Sensors That Monitor Airflow
Your engine’s computer needs to know exactly how much air is coming in so it can inject the right amount of fuel. Most engines use a mass air flow (MAF) sensor mounted in the intake tract to directly measure incoming air. That reading goes straight to the engine control module, which adjusts fuel injection in real time.
Engines without a MAF sensor use a different approach called a speed-density system. Instead of measuring airflow directly, it calculates how much air the engine is pulling in based on engine speed, manifold pressure, intake air temperature, and the engine’s displacement. Both setups accomplish the same goal: keeping the air-to-fuel ratio precisely balanced for clean, efficient combustion.
Stock vs. Aftermarket Intake Systems
The factory intake on most vehicles is designed to balance airflow, noise suppression, and filtration. It does all three well, but the sealed plastic airbox and paper filter create some restriction. Aftermarket intakes aim to reduce that restriction, and they come in two main styles.
A cold air intake relocates the air filter outside the engine compartment, often routing it down near the fender or bumper. The goal is to pull in cooler air, which is denser and contains more oxygen per unit of volume. More oxygen means a more powerful combustion event.
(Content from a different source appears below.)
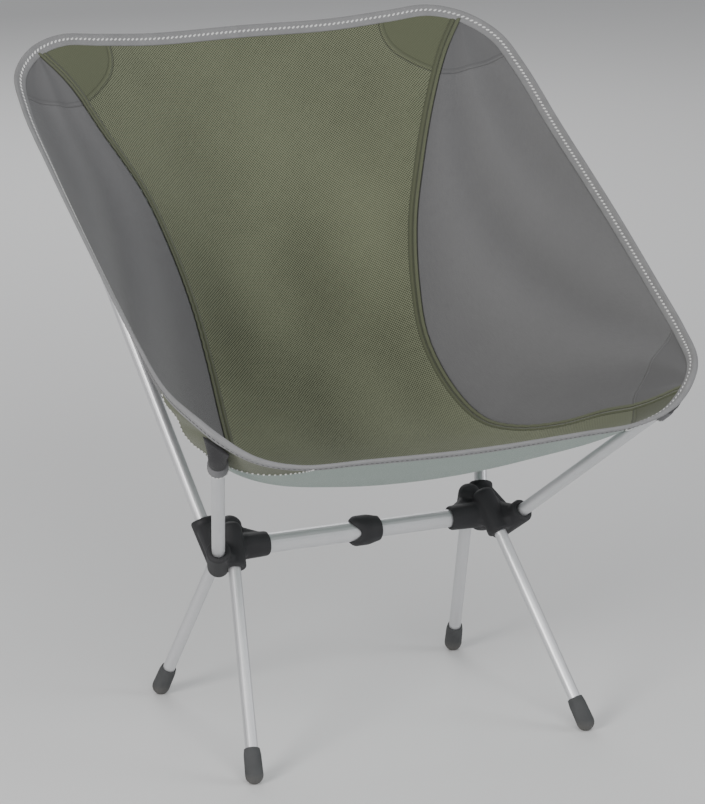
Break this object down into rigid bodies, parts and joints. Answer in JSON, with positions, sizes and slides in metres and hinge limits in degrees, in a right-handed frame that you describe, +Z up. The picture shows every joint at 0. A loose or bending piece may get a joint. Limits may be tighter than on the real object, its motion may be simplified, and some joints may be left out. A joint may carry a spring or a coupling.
{
  "type": "compact camping chair",
  "caption": "Low folding camp chair: shock-corded aluminium poles and legs in moulded hubs on a crossbar, with a fabric sling seat and backrest held on the pole tips.",
  "frame": {"origin": "on the floor, under the middle of the chair's box", "axes": "+Z up, the sitter faces -Y, +X to the right as seen from the front"},
  "size_m": [0.556, 0.5636, 0.655],
  "materials": {
    "aluminium_tube": "satin anodised",
    "black_nylon": "moulded, fine matt grain",
    "dark_rubber": "matt",
    "moss_cloth": "woven polyester, fine check weave",
    "grey_cloth": "plain woven polyester",
    "grey_tape": "woven binding tape with contrast stitching",
    "black_web": "woven webbing",
    "black_cord": "braided elastic cord"
  },
  "bodies": {
    "left_frame": {"left_hub": "black_nylon", "crossbar_left_tube": "aluminium_tube", "crossbar_coupler": "black_nylon", "crossbar_cord": "black_cord"},
    "right_frame": {"right_hub": "black_nylon", "crossbar_right_tube": "aluminium_tube"},
    "front_leg_left": {"front_leg_left_tube": "aluminium_tube", "front_leg_left_end_plug": "black_nylon", "front_leg_left_foot_cap": "dark_rubber", "front_leg_left_cord": "black_cord"},
    "rear_leg_left": {"rear_leg_left_tube": "aluminium_tube", "rear_leg_left_end_plug": "black_nylon", "rear_leg_left_foot_cap": "dark_rubber", "rear_leg_left_cord": "black_cord"},
    "front_pole_left": {"front_pole_left": "aluminium_tube", "front_pole_tip_left": "black_nylon", "front_pole_cord_left": "black_cord"},
    "back_pole_lower_left": {"back_pole_lower_left": "aluminium_tube", "back_pole_ferrule_left": "aluminium_tube", "back_pole_cord_left": "black_cord"},
    "back_pole_upper_left": {"back_pole_upper_left": "aluminium_tube", "back_pole_tip_left": "black_nylon"},
    "front_leg_right": {"front_leg_right_tube": "aluminium_tube", "front_leg_right_end_plug": "black_nylon", "front_leg_right_foot_cap": "dark_rubber", "front_leg_right_cord": "black_cord"},
    "rear_leg_right": {"rear_leg_right_tube": "aluminium_tube", "rear_leg_right_end_plug": "black_nylon", "rear_leg_right_foot_cap": "dark_rubber", "rear_leg_right_cord": "black_cord"},
    "front_pole_right": {"front_pole_right": "aluminium_tube", "front_pole_tip_right": "black_nylon", "front_pole_cord_right": "black_cord"},
    "back_pole_lower_right": {"back_pole_lower_right": "aluminium_tube", "back_pole_ferrule_right": "aluminium_tube", "back_pole_cord_right": "black_cord"},
    "back_pole_upper_right": {"back_pole_upper_right": "aluminium_tube", "back_pole_tip_right": "black_nylon"},
    "sling": {"seat_panel": "moss_cloth", "side_panel_left": "grey_cloth", "side_panel_right": "grey_cloth", "edge_binding": "grey_tape", "front_pocket_left": "black_web", "back_pocket_left": "black_web", "front_pocket_right": "black_web", "back_pocket_right": "black_web"}
  },
  "joints": [
    {"name": "sling_lift", "type": "slide", "parent": "left_frame", "child": "sling", "axis": [0, 0, 1], "range_m": [0, 0.28]},
    {"name": "crossbar_pull", "type": "slide", "parent": "left_frame", "child": "right_frame", "axis": [1, 0, 0], "range_m": [0, 0.042]},
    {"name": "front_leg_left_pull", "type": "slide", "parent": "left_frame", "child": "front_leg_left", "axis": [-0.1604, -0.5968, -0.7862], "range_m": [0, 0.034], "stiffness_N_per_m": 100, "springref_m": -0.05},
    {"name": "rear_leg_left_pull", "type": "slide", "parent": "left_frame", "child": "rear_leg_left", "axis": [-0.1516, 0.4676, -0.8708], "range_m": [0, 0.034], "stiffness_N_per_m": 100, "springref_m": -0.05},
    {"name": "front_pole_pull_left", "type": "slide", "parent": "left_frame", "child": "front_pole_left", "axis": [-0.2985, -0.7253, 0.6203], "range_m": [0, 0.035]},
    {"name": "back_pole_pull_left", "type": "slide", "parent": "left_frame", "child": "back_pole_lower_left", "axis": [-0.1889, 0.4661, 0.8643], "range_m": [0, 0.035]},
    {"name": "back_pole_split_left", "type": "slide", "parent": "back_pole_lower_left", "child": "back_pole_upper_left", "axis": [-0.1889, 0.4661, 0.8643], "range_m": [0, 0.035]},
    {"name": "front_leg_right_pull", "type": "slide", "parent": "right_frame", "child": "front_leg_right", "axis": [0.1604, -0.5968, -0.7862], "range_m": [0, 0.034], "stiffness_N_per_m": 100, "springref_m": -0.05},
    {"name": "rear_leg_right_pull", "type": "slide", "parent": "right_frame", "child": "rear_leg_right", "axis": [0.1516, 0.4676, -0.8708], "range_m": [0, 0.034], "stiffness_N_per_m": 100, "springref_m": -0.05},
    {"name": "front_pole_pull_right", "type": "slide", "parent": "right_frame", "child": "front_pole_right", "axis": [0.2985, -0.7253, 0.6203], "range_m": [0, 0.035]},
    {"name": "back_pole_pull_right", "type": "slide", "parent": "right_frame", "child": "back_pole_lower_right", "axis": [0.1889, 0.4661, 0.8643], "range_m": [0, 0.035]},
    {"name": "back_pole_split_right", "type": "slide", "parent": "back_pole_lower_right", "child": "back_pole_upper_right", "axis": [0.1889, 0.4661, 0.8643], "range_m": [0, 0.035]}
  ],
  "couplings": [
    {"joint": "crossbar_pull", "follows": "sling_lift", "ratio": 0.15},
    {"joint": "front_pole_pull_left", "follows": "sling_lift", "ratio": 0.125},
    {"joint": "back_pole_pull_left", "follows": "sling_lift", "ratio": 0.125},
    {"joint": "back_pole_split_left", "follows": "sling_lift", "ratio": 0.125},
    {"joint": "front_pole_pull_right", "follows": "sling_lift", "ratio": 0.125},
    {"joint": "back_pole_pull_right", "follows": "sling_lift", "ratio": 0.125},
    {"joint": "back_pole_split_right", "follows": "sling_lift", "ratio": 0.125}
  ]
}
The tradeoff is a longer intake tube and, in some designs, a risk of water ingestion in heavy rain or deep puddles.
A short ram intake replaces the stock airbox with a shorter, less restrictive tube and an exposed cone filter that stays inside the engine bay. It reduces airflow restriction and shaves off a bit of weight, but it draws in warmer engine-bay air rather than cooler outside air. Short rams are simpler to install and less expensive, making them a popular entry-level upgrade.
How Much Power Does an Aftermarket Intake Add?
For most cars and trucks, a cold air intake adds between 5 and 15 horsepower. The exact number depends on the engine, the intake design, and how restrictive the stock system was to begin with. Testing on a Ford Mustang 2.3L four-cylinder EcoBoost showed a gain of about 27 horsepower and 10 lb-ft of torque with a cold air kit, roughly a 10 percent increase. On a Chevy Silverado with the common 5.3L V8, aftermarket testing measured over 18 horsepower and 23 lb-ft of torque gained, close to an 8 percent bump.
These numbers come from dyno testing under controlled conditions. Real-world results vary based on driving style, altitude, ambient temperature, and whether the rest of the engine is stock. For a daily driver, the improvement in throttle response often feels more noticeable than the raw horsepower number suggests.
Air Filter Types and What They Mean for You
The filter is the most critical maintenance item in the intake system, and not all filter materials perform the same way.
- Paper (stock): The standard on most factory vehicles. Paper filters are inexpensive and disposable, with good filtration efficiency. They’re designed to be replaced at set intervals and thrown away.
- Oiled cotton gauze: Multi-layer cotton filters coated in a light oil film. These typically show the lowest pressure drop (least airflow restriction) of any filter type for a given size, making them popular for performance and track use. Filtration efficiency runs in the high 98 percent range. They’re reusable, requiring periodic cleaning and re-oiling.
- Dry synthetic: These use synthetic media that doesn’t require oiling. They frequently test around 99 percent filtration efficiency on fine dust, slightly edging out oiled cotton on raw filtration. Airflow falls between paper and oiled cotton. They’re also reusable and just need a rinse or blow-out to clean.
For most drivers, the stock paper filter is perfectly adequate. If you’ve installed an aftermarket intake, an oiled cotton or dry synthetic filter preserves the airflow gains while offering long-term reusability.
When and Why to Replace Your Air Filter
Most manufacturers recommend changing the engine air filter every 12,000 to 15,000 miles, or once a year, whichever comes first. If you regularly drive on dirt roads, in dusty conditions, or in areas with high pollution, you’ll want to shorten that interval. Turbocharged engines also benefit from sticking to the more frequent end of the schedule, since they move a higher volume of air through the filter.
A clogged filter starves the engine of air. The engine compensates by burning more fuel to maintain the same output, which hits your gas mileage. Replacing a heavily clogged filter can improve fuel economy by as much as 10 percent. Beyond fuel waste, a dirty filter forces the engine to work harder overall, and prolonged neglect can lead to carbon buildup on spark plugs from unburnt fuel. That buildup causes misfires, rough idling, and hard starts.
The clearest warning signs of a filter that’s overdue for replacement are sluggish acceleration, noticeably worse fuel economy, and in more advanced cases, a check engine light. On older vehicles without sophisticated engine management, the performance drop tends to be more pronounced. Modern engines can compensate to a degree by adjusting fuel trim, but they can only do so much before efficiency and power suffer.